START Material to process

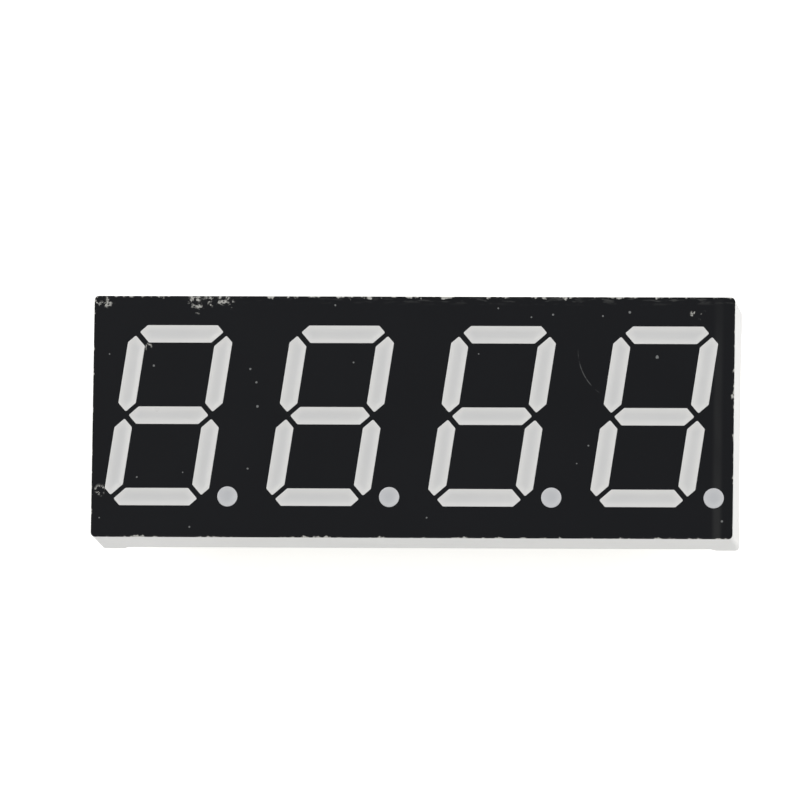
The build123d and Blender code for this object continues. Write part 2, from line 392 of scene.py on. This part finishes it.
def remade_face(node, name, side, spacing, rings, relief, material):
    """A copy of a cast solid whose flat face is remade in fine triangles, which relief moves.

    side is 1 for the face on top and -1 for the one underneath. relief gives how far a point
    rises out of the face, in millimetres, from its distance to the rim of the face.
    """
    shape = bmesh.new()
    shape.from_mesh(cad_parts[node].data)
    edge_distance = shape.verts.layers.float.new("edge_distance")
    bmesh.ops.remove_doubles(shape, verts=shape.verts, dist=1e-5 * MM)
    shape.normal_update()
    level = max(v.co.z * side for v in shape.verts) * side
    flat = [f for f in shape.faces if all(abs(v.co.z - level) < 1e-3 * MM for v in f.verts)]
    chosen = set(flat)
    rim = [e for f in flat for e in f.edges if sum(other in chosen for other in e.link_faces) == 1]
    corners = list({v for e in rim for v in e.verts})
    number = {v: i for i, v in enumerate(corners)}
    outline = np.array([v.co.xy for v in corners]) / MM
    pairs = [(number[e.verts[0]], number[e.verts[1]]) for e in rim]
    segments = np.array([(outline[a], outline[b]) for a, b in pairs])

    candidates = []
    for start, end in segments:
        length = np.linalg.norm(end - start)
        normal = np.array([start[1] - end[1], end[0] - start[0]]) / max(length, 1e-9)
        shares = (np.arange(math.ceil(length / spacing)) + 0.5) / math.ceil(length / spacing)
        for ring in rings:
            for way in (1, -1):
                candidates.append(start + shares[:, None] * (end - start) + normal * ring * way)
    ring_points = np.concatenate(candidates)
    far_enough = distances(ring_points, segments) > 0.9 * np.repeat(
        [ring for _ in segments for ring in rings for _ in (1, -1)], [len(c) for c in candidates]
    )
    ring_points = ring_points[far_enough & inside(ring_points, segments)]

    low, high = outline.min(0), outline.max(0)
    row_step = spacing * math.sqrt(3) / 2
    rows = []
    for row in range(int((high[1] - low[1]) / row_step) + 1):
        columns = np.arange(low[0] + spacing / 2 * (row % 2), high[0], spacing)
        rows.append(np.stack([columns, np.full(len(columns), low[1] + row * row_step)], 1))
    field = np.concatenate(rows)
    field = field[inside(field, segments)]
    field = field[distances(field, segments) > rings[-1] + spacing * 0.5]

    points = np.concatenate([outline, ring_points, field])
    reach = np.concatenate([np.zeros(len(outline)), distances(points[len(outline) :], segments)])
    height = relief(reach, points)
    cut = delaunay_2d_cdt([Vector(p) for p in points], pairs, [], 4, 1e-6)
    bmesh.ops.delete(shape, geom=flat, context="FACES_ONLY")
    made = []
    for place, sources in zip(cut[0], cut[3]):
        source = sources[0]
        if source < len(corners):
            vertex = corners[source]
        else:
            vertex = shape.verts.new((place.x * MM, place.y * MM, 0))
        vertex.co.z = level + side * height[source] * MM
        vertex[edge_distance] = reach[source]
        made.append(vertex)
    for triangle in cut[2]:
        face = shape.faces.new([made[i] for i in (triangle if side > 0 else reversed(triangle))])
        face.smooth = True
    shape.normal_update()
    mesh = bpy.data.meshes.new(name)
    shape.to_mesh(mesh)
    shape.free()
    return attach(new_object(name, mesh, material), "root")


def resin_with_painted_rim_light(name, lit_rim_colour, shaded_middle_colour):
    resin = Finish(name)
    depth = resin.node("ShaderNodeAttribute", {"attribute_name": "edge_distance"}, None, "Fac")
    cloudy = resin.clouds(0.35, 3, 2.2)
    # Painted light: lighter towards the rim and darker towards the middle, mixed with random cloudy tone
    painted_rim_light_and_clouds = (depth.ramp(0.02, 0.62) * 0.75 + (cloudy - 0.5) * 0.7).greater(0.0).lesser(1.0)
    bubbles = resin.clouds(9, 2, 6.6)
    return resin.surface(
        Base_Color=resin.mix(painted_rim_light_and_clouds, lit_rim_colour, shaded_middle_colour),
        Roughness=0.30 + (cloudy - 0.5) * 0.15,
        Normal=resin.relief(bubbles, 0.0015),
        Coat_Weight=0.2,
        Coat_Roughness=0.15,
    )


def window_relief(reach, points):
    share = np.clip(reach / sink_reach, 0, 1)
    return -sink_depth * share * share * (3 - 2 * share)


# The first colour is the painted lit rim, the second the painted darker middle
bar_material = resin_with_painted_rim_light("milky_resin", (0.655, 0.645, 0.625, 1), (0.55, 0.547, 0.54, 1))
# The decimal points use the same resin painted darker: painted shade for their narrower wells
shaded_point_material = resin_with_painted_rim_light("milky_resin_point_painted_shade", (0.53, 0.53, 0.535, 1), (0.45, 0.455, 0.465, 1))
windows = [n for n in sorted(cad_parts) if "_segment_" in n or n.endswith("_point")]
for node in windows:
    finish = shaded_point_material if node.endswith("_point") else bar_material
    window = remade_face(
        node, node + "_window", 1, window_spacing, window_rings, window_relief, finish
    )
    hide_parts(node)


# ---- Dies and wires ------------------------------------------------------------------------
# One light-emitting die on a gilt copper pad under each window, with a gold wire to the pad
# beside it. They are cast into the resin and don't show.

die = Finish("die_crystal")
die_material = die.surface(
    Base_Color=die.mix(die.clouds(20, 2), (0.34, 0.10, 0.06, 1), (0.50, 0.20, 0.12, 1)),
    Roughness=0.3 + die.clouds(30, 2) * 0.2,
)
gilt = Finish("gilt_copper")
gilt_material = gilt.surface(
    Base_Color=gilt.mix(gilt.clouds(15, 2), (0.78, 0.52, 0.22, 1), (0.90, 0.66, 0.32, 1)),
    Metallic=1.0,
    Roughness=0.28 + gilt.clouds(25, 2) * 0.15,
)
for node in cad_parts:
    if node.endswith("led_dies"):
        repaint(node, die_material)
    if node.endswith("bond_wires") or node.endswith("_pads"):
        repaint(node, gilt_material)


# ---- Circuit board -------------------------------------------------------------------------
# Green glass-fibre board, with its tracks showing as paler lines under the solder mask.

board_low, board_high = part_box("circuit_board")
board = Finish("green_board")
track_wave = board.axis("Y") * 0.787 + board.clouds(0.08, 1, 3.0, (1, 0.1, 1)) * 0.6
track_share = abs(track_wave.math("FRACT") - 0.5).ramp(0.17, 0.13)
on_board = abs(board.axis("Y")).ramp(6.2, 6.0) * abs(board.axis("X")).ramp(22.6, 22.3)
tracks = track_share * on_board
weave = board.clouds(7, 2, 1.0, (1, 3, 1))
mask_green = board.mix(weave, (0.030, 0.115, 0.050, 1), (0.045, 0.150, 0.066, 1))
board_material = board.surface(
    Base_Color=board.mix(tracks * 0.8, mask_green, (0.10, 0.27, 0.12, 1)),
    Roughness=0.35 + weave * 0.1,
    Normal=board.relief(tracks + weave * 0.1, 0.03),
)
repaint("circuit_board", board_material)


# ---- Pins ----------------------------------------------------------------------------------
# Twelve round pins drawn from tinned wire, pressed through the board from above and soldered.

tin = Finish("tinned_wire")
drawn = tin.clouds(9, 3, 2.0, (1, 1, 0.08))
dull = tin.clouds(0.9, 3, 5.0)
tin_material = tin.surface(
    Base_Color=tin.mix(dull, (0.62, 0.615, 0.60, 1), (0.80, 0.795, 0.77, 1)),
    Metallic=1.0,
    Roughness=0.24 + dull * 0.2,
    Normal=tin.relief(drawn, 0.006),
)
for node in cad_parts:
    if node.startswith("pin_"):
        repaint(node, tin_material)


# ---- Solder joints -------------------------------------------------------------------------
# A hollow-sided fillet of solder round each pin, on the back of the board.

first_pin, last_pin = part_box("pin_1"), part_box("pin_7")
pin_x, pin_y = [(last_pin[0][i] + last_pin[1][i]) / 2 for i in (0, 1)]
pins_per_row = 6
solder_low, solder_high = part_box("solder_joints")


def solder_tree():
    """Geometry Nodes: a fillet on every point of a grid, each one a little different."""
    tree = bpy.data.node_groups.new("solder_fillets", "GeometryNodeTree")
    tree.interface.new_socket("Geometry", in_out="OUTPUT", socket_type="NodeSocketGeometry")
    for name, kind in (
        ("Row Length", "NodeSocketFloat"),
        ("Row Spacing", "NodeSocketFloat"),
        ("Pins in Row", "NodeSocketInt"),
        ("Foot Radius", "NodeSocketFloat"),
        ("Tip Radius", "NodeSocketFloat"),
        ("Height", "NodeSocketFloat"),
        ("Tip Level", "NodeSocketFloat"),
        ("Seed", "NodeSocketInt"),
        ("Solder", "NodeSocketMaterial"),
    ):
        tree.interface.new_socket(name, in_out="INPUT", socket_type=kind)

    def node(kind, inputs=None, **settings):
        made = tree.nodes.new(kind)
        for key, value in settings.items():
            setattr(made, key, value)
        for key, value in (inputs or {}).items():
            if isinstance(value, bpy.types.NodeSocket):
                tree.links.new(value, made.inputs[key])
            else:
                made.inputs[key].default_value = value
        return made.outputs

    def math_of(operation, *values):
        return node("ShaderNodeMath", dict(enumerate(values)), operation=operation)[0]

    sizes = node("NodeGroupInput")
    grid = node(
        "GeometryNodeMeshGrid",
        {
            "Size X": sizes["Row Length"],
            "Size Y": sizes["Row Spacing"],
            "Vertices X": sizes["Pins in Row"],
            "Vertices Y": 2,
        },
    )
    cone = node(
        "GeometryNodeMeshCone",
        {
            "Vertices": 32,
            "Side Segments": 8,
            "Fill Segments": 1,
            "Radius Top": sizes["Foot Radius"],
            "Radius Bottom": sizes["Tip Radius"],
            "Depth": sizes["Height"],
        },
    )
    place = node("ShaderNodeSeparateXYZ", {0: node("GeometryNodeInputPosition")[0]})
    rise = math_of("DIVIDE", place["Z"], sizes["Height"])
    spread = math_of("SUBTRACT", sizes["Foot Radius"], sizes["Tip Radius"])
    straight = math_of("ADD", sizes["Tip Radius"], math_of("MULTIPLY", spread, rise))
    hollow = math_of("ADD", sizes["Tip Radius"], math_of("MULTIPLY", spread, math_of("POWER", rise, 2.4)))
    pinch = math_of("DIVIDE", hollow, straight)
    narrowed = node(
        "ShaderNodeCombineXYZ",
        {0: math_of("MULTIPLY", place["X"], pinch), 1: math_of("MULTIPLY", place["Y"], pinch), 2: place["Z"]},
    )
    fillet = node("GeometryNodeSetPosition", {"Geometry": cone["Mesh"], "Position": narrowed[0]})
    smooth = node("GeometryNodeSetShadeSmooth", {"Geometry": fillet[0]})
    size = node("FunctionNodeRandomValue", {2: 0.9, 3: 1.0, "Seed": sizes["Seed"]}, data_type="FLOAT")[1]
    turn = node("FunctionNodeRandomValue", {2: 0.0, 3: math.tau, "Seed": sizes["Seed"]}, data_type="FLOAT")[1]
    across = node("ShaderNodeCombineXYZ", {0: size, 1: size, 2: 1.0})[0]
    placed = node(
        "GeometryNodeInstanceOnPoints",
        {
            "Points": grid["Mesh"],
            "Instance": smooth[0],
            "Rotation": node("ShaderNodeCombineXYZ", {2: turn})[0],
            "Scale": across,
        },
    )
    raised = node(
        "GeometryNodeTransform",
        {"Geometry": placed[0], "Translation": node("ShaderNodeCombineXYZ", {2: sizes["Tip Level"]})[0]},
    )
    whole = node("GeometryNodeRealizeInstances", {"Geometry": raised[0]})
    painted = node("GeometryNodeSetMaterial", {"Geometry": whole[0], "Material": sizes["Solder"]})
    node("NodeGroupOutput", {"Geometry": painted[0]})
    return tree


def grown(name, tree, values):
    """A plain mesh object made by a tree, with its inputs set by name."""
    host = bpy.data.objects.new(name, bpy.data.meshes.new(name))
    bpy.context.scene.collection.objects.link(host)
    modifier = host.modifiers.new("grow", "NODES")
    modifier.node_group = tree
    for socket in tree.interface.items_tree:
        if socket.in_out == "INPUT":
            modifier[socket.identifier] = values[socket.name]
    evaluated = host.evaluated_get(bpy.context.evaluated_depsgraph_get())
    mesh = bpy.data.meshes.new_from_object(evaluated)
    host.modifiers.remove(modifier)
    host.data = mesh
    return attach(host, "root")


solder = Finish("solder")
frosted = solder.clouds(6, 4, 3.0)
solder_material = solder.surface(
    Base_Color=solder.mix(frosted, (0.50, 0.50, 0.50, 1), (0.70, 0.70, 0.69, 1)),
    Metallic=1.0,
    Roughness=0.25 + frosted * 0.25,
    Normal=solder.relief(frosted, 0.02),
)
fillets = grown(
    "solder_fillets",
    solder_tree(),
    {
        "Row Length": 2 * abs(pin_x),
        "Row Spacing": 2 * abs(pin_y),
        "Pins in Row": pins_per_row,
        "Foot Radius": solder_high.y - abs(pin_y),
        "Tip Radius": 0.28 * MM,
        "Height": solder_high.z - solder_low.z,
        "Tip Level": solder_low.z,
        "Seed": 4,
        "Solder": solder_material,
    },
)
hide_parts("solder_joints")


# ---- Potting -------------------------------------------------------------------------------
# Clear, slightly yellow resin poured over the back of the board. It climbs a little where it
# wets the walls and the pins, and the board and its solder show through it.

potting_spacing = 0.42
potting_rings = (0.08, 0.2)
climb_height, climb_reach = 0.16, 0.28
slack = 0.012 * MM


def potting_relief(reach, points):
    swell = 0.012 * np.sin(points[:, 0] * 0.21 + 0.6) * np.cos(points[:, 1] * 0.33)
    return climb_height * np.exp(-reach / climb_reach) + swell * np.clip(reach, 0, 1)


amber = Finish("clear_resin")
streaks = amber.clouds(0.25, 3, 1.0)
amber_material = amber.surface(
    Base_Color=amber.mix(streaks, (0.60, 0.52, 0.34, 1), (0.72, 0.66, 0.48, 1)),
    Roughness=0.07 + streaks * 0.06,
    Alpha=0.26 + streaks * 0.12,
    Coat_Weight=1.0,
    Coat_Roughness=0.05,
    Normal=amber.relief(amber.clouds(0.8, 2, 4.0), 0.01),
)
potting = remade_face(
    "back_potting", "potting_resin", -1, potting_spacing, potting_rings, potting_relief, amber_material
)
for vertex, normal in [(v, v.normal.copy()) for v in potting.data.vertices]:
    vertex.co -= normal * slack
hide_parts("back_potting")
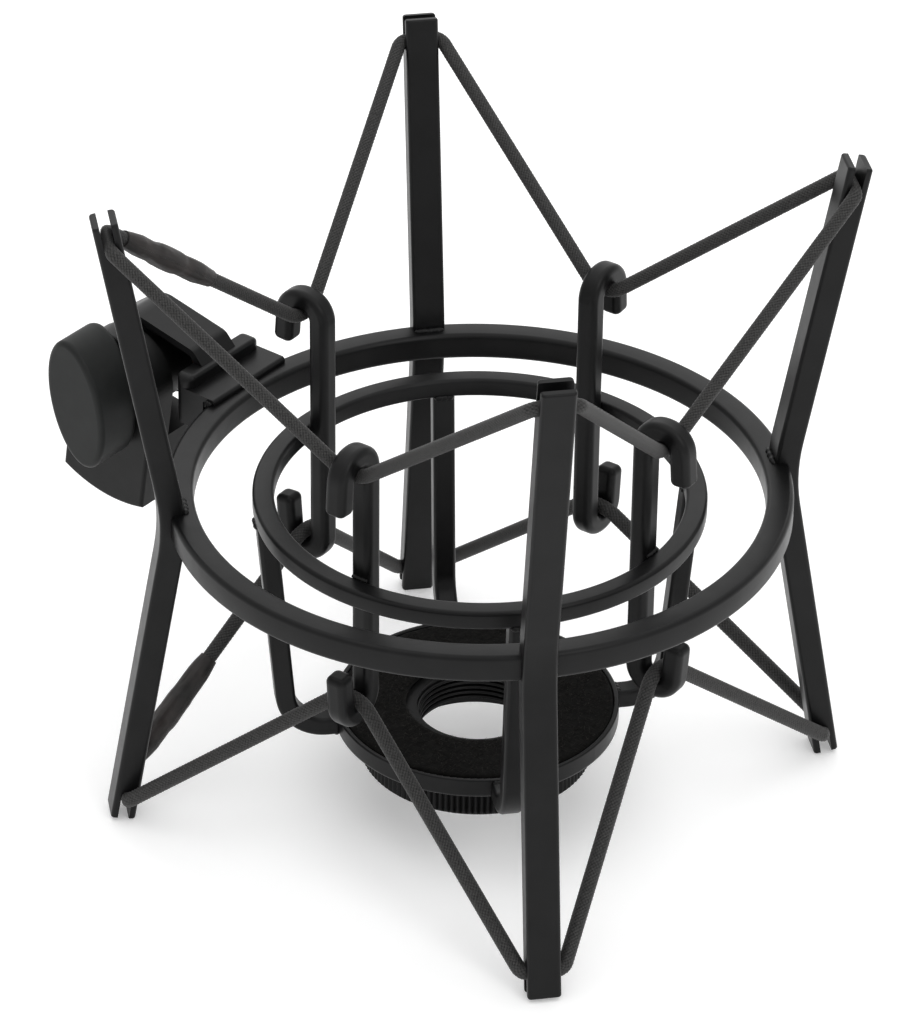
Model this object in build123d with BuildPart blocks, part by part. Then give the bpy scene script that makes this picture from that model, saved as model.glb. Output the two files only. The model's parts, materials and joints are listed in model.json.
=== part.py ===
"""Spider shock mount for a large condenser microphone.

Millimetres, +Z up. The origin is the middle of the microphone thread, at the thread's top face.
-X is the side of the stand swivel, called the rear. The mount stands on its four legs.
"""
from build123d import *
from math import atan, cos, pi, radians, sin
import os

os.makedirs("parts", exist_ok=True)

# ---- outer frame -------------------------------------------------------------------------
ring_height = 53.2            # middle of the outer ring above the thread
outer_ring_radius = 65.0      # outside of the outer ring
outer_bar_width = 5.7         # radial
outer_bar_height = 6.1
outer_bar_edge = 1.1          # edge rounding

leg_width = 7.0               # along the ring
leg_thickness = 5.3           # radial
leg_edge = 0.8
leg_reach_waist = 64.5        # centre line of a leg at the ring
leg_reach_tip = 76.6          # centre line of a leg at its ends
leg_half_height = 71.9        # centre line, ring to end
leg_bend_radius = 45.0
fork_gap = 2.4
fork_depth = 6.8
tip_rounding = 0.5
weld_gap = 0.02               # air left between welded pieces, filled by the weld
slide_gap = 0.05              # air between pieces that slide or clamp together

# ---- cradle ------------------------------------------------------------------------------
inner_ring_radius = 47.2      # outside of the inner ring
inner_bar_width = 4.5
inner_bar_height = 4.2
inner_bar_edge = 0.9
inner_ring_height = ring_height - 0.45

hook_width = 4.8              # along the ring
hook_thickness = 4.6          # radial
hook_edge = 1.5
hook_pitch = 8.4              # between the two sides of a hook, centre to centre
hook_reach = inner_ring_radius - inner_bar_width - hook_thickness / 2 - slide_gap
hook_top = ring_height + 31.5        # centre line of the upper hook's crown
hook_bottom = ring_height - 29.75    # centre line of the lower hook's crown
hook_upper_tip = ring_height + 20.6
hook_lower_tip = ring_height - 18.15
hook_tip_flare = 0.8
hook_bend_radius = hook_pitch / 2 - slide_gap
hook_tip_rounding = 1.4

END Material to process

**Problem description**
Set down verbatim only the lines between the start of the data above and the line with "ring_points = ring_points[far_enough", both boundaries included.

**Result for this exercise**
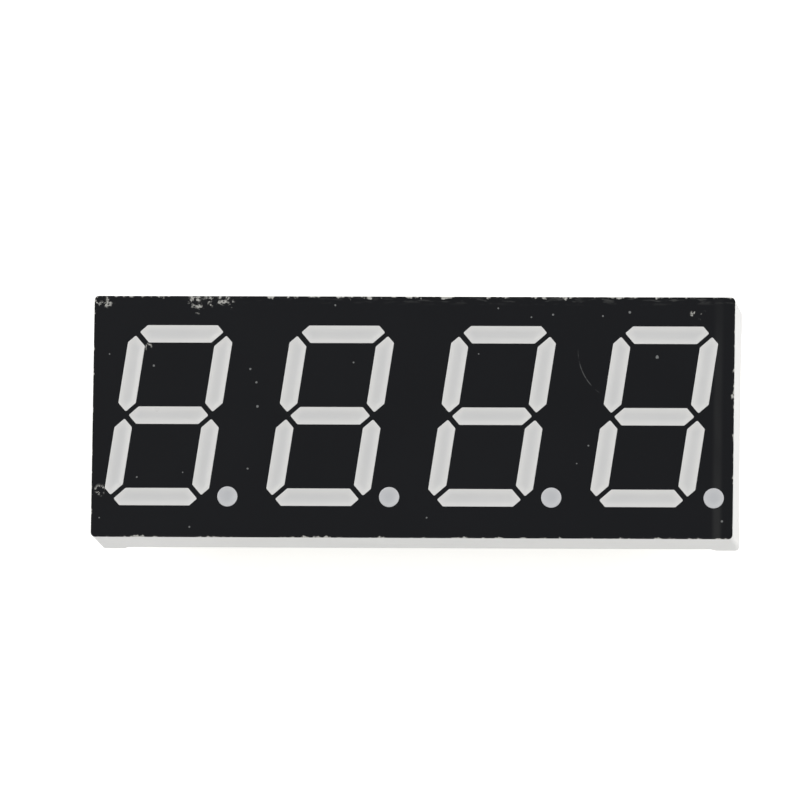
The build123d and Blender code for this object continues. Write part 2, from line 392 of scene.py on. This part finishes it.
def remade_face(node, name, side, spacing, rings, relief, material):
    """A copy of a cast solid whose flat face is remade in fine triangles, which relief moves.

    side is 1 for the face on top and -1 for the one underneath. relief gives how far a point
    rises out of the face, in millimetres, from its distance to the rim of the face.
    """
    shape = bmesh.new()
    shape.from_mesh(cad_parts[node].data)
    edge_distance = shape.verts.layers.float.new("edge_distance")
    bmesh.ops.remove_doubles(shape, verts=shape.verts, dist=1e-5 * MM)
    shape.normal_update()
    level = max(v.co.z * side for v in shape.verts) * side
    flat = [f for f in shape.faces if all(abs(v.co.z - level) < 1e-3 * MM for v in f.verts)]
    chosen = set(flat)
    rim = [e for f in flat for e in f.edges if sum(other in chosen for other in e.link_faces) == 1]
    corners = list({v for e in rim for v in e.verts})
    number = {v: i for i, v in enumerate(corners)}
    outline = np.array([v.co.xy for v in corners]) / MM
    pairs = [(number[e.verts[0]], number[e.verts[1]]) for e in rim]
    segments = np.array([(outline[a], outline[b]) for a, b in pairs])

    candidates = []
    for start, end in segments:
        length = np.linalg.norm(end - start)
        normal = np.array([start[1] - end[1], end[0] - start[0]]) / max(length, 1e-9)
        shares = (np.arange(math.ceil(length / spacing)) + 0.5) / math.ceil(length / spacing)
        for ring in rings:
            for way in (1, -1):
                candidates.append(start + shares[:, None] * (end - start) + normal * ring * way)
    ring_points = np.concatenate(candidates)
    far_enough = distances(ring_points, segments) > 0.9 * np.repeat(
        [ring for _ in segments for ring in rings for _ in (1, -1)], [len(c) for c in candidates]
    )
    ring_points = ring_points[far_enough & inside(ring_points, segments)]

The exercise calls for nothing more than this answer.